In that sense, in our lucid consciousness, it is as if we’re in the ‘middle’. The world below, towards the small, and that above, towards the Cosmic, we only grasp by projecting mental images over them. In this context, ‘below, above, and middle’ should be grasped qualitatively. Clearly, they are not spatially separated – there's small everywhere and there’s large everywhere. In a sense, our conscious life is fully superimposed with both the small and the large, but presently we can only resonate with particular ‘wavelengths’ of the intuitive curvatures. Through our will, our mental images surely modulate the depth but still in a way that we can’t trace in full detail. Our intuitive intents can directly override neither the curvature through which particles flow nor that of the planets. In that sense, when we speak of the depth of the World groove, we should conceive that it goes in both directions – towards both the small and the large. Of course, speaking about the curvature through which particles and planets flow is only for illustration. We’ll see that we need to speak about the curvature of the small and the large differently when we deal with their inner intuitive reality.
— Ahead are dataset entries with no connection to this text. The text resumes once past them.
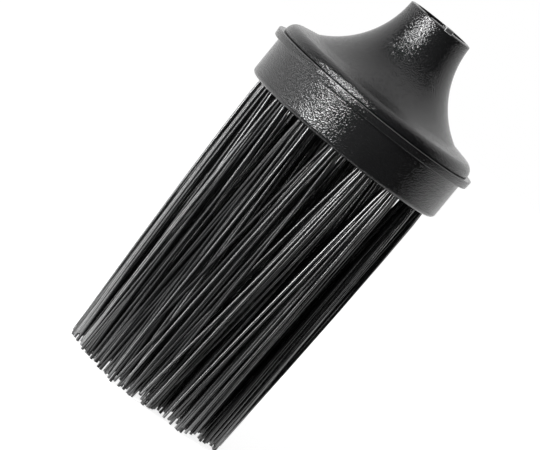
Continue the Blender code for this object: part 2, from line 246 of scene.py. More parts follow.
class BristleSizes(bpy.types.PropertyGroup):
    """Sizes of the filaments, and how they stray."""

    filament_radius: length("Filament radius", "Radius of one filament", 0.4)
    filaments: count("Filaments", "Filaments in each tuft", 24)
    sides: count("Sides", "Sides of a filament", 8)
    bends: count("Bends", "Points along a filament", 7)
    mouth_radius: length("Mouth radius", "Radius of a tuft where it leaves its hole", 2)
    tip_radius: length("Tip radius", "Radius of a tuft at its tips", 4.2)
    field_radius: length("Field radius", "Radius of all the tips together", 23.4)
    field_shift: length("Field shift", "How far to +X all the tips together lie", 0.7)
    tip_stray: length("Tip stray", "How far a tip may stray from its place", 3.2)
    tuft_stray: length("Tuft stray", "How far a whole tuft may lean aside", 1.8)
    bow: length("Bow", "How far a filament may bow aside", 0.5)
    splay: length("Splay", "How fast a tuft widens where it leaves its hole", 2.2)
    raggedness: length("Raggedness", "How far short a filament may be", 2.8)
    root_depth: length("Root depth", "How far the filaments run up into a hole", 4.6)
    draw_in: share("Draw in", "How far in the tufts stand at the tips, of their ring", 0.885)
    seed: count("Seed", "Seed of all that is random in the bristles", 7)


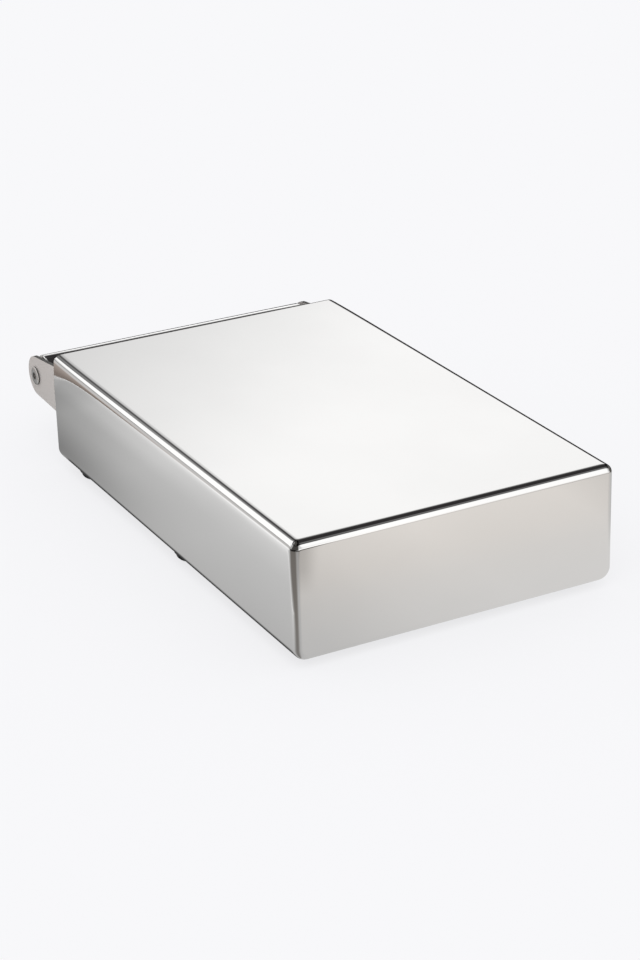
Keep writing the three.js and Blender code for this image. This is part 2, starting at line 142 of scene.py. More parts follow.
def window(tree, value, low, high, soft):
    """One between low and high and zero outside, with soft borders."""
    return times(tree, ramp(tree, value, low - soft, low + soft), fall(tree, value, high - soft, high + soft))


def layer(tree, amount, under, over):
    """One colour over another."""
    return shade(tree, "Mix", {0: amount, 6: under, 7: over}, data_type="RGBA").outputs[2]


def grey(level, warmth=0.0):
    """A grey of one level, a little warmer where asked."""
    return level, level * (1 - warmth / 2), level * (1 - warmth), 1


def colour_steps(tree, value, steps):
    """A colour ramp. Each step is a value, then a grey level with its warmth, or red, green and blue."""
    first, last = steps[0][0], steps[-1][0]
    share = shade(tree, "MapRange", {"Value": value, "From Min": first, "From Max": last})
    ramp_node = shade(tree, "ValToRGB", {0: share.outputs[0]})
    stops = ramp_node.color_ramp.elements
    for place, (at, *tone) in enumerate(steps):
        position = (at - first) / (last - first)
        stop = stops[place] if place < 2 else stops.new(position)
        stop.position = position
        stop.color = (*tone, 1) if len(tone) == 3 else grey(*tone)
    return ramp_node.outputs[0]


# Each panel: azimuth from and to, elevation from and to, soft border, all in degrees, and its brightness.
# Azimuth is 0 behind the box, towards +Y, and 90 on its right.
panels = [
    (-190, 190, 83, 95, 3, 0.62),
    (-174, -62, 3, 46, 6, 0.5),
    (-10, 16, -6, 18, 2.5, 0.62),
    (15, 29, 8.4, 18.6, 0.8, 1.35),
    (66, 126, -8, 34, 6, 0.8),
    (104, 136, 47, 66, 4, 0.16),
    (-150, 24, 54, 85, 4, 0.6),
    (126, 184, -9, 46.5, 4, 0.75),
    (-184, -170, -9, 46.5, 4, 0.75),
    (-60, -26, 7.4, 40, 0.9, 0.8),
]
far_ground = grey(0.6, 0.03)
dark_ground = grey(0.035)
world = bpy.data.worlds.new("studio")
scene.world = world
world.use_nodes = True
sky = world.node_tree
sky.nodes.clear()
axes = shade(sky, "SeparateXYZ", {0: shade(sky, "TexCoord").outputs["Generated"]}).outputs
turn = calc(sky, "DEGREES", calc(sky, "ARCTAN2", axes[0], axes[1]))
rise = calc(sky, "DEGREES", calc(sky, "ARCSINE", axes[2]))
low_ground = layer(sky, window(sky, turn, *dark_turn), far_ground, dark_ground)
panel_light = layer(sky, window(sky, rise, *ground_rise), dark_ceiling, low_ground)
for left, right, low, high, soft, level in panels:
    inside = times(sky, window(sky, turn, left, right, soft), window(sky, rise, low, high, soft))
    panel_light = layer(sky, inside, panel_light, grey(level))
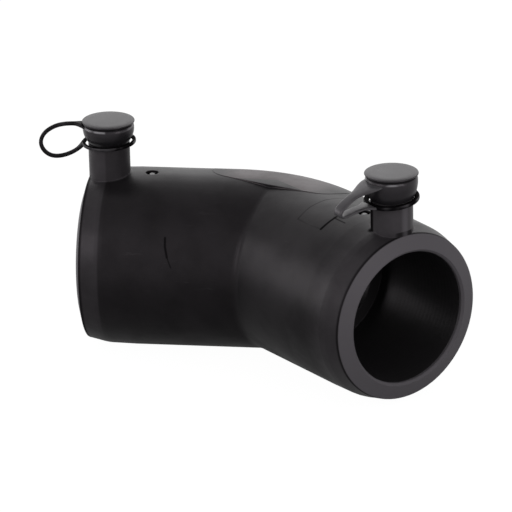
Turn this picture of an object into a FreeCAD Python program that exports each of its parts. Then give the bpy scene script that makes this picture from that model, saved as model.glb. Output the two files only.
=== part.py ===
import FreeCAD, Part
import Sketcher
import math
import os
import re

# Electrofusion elbow for 40 mm polyethylene pipe, 45 degrees.
# Millimetres. The origin is the centre of the mouth of socket A, +X runs into
# that socket along its axis, and +Z is the side that the terminals stand on.

V = FreeCAD.Vector
ORIGIN = V(0, 0, 0)
UP = V(0, 0, 1)
LEGS = ("a", "b")

# Driving dimensions. Heights of the terminals are measured from the socket
# axis, and insets along a socket are measured from its mouth.
SIZES = {
    # The two sockets and the bend between them.
    "BendAngle": 45.0,
    "LegLength": 60.3,
    "BodyRadius": 27.0,
    "BoreRadius": 20.2,
    "SocketDepth": 38.0,
    "WaterwayRadius": 16.3,
    "MouthChamfer": 0.7,
    "LipRadius": 25.4,
    "LipSetback": 1.4,
    "ShoulderInset": 7.5,
    "ShoulderRadius": 26.8,
    "TaperLength": 16.0,
    "ShoulderBlend": 12.0,
    "LipRound": 0.5,
    "CreaseFillet": 3.5,
    # The raised saddle that covers the outside of the bend.
    "SaddleBendRadius": 71.5,
    "SaddleReach": 22.0,
    "SaddleFront": 7.9,
    "SaddleCorner": 7.0,
    # The two terminals.
    "TerminalInset": 7.7,
    "ShroudRadius": 6.25,
    "ShroudTop": 36.3,
    "WellRadius": 4.75,
    "WellDepth": 12.0,
    "PinRadius": 2.0,
    "PinRecess": 3.2,
    "PinChamfer": 0.5,
    "FlangeRadius": 3.3,
    "FlangeThickness": 1.2,
    # The resistance wire in the socket walls.
    "WireRadius": 0.45,
    "WireCover": 0.6,
    "WirePitch": 6.25,
    "WireTurns": 4,
    "WireSides": 5,
    # The fusion indicators.
    "IndicatorInset": 20.6,
    "PitRadius": 1.95,
    "PitDepth": 4.4,
    "IndicatorRadius": 1.1,
    "FootRadius": 1.65,
    "FootHeight": 1.0,
    "IndicatorSink": 0.4,
    # The caps that close the terminals.
    "CapRadius": 7.95,
    "CapBaseRadius": 5.9,
    "CapHeight": 7.35,
    "DiscThickness": 0.7,
    "BevelWidth": 1.4,
    "BevelDrop": 0.35,
    "GrooveWidth": 0.6,
    "GrooveDepth": 0.75,
    "ShoulderDrop": 1.0,
    "BowlDepth": 4.5,
    "BowlRadius": 6.3,
    "PlugClearance": 0.15,
    "PlugLength": 4.0,
    "PlugWall": 1.3,
    "PlugHollow": 4.2,
    # The ring and the strap that hold each cap on its terminal.
    "RingClearance": 0.9,
    "RingWall": 1.05,
    "RingHeight": 1.0,
    "RingBead": 0.3,
    "StrapThickness": 1.15,
    "StrapWidth": 1.2,
    "StrapFlare": 5.0,
    "StrapStations": 12,
    "RootDrop": 1.6,
    # How far each ring's top stands above the shroud's rim and how far the
    # strap tilts it down, then the strap's way: its turn, its crest, its far
    # end, its lowest point and its rise to the ring.
    "RingLiftA": 0.85,
    "RingTiltA": 2.0,
    "TurnA": 186.0,
    "CrestReachA": 12.1,
    "CrestHeightA": 42.3,
    "FarReachA": 20.6,
    "FarHeightA": 36.4,
    "LowReachA": 16.4,
    "LowHeightA": 31.9,
    "RiseReachA": 10.0,
    "RiseHeightA": 33.7,
    "RingLiftB": -0.5,
    "RingTiltB": 5.0,
    "TurnB": 222.0,
    "CrestReachB": 13.8,
    "CrestHeightB": 39.2,
    "FarReachB": 18.8,
    "FarHeightB": 34.4,
    "LowReachB": 16.4,
    "LowHeightB": 33.1,
    "RiseReachB": 10.5,
    "RiseHeightB": 33.9,
}

# Heights above the socket axis that several pieces share.
WELL_FLOOR = "ShroudTop - WellDepth"
PIN_TOP = "ShroudTop - PinRecess"
COIL_RADIUS = "BoreRadius + WireCover + WireRadius"
COIL_CREST = "BoreRadius + WireCover + 2 * WireRadius"
PIT_FLOOR = "BodyRadius - PitDepth"
RING_BORE = "ShroudRadius + RingClearance"
RING_MIDDLE = "ShroudTop + RingLift@ - RingHeight / 2"


def ex(formula):
    """A formula on the sizes, with each size's name led to its cell."""
    return re.sub(r"[A-Z]\w+", lambda word: "Sizes." + word.group(), formula)


def value(doc, formula):
    """The number that a formula on the sizes gives."""
    result = doc.getObject("Sizes").evalExpression(ex(formula))
    return float(getattr(result, "Value", result))


def make_sheet(doc):
    """Puts every driving dimension in one cell with its own alias."""
    sheet = doc.addObject("Spreadsheet::Sheet", "Sizes")
    for row, (name, number) in enumerate(SIZES.items(), start=1):
        sheet.set("A%d" % row, name)
        sheet.set("B%d" % row, str(number))
        sheet.setAlias("B%d" % row, name)
    doc.recompute()


def bind(item, formulas):
    """Binds properties of an object to formulas on the sizes."""
    for path, formula in formulas.items():
        item.setExpression(path, ex(formula))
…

Lastly, an interesting reciprocity can be observed when we take thinking and willing as the two poles of our spiritual activity. In willing we try to modulate the full depth of the flow, yet we can only do that from our strictly personal bodily perspective. On the other hand, in thinking, intuition integrates around our personal kernel but at the same time here we live in something universal. The mental images that we experience are surely personal but in the ideas that we think we live beyond the confines of the strictly personal. For example, if a friend and I think about the Earth, our concrete thoughts are unique to ourselves but we surely feel that we are speaking of the same general curvatures of the World groove that constrain our existence. Seen in this way, in willing our spiritual activity rays from within the personal and impresses in the World state as if from the center towards the periphery, while in thinking we strive to reach universal intuition and integrate it into our personal kernel from the periphery towards the center. It is very important that this dynamic is grasped correctly. In our age, it is considered that thinking is something strictly personal. This, however, seems so only if we focus entirely on our cerebral experience of thought images. If we strive for a more encompassing view, we’ll easily see that it is precisely in thinking that we live together in the common intuition of the depths of the World groove.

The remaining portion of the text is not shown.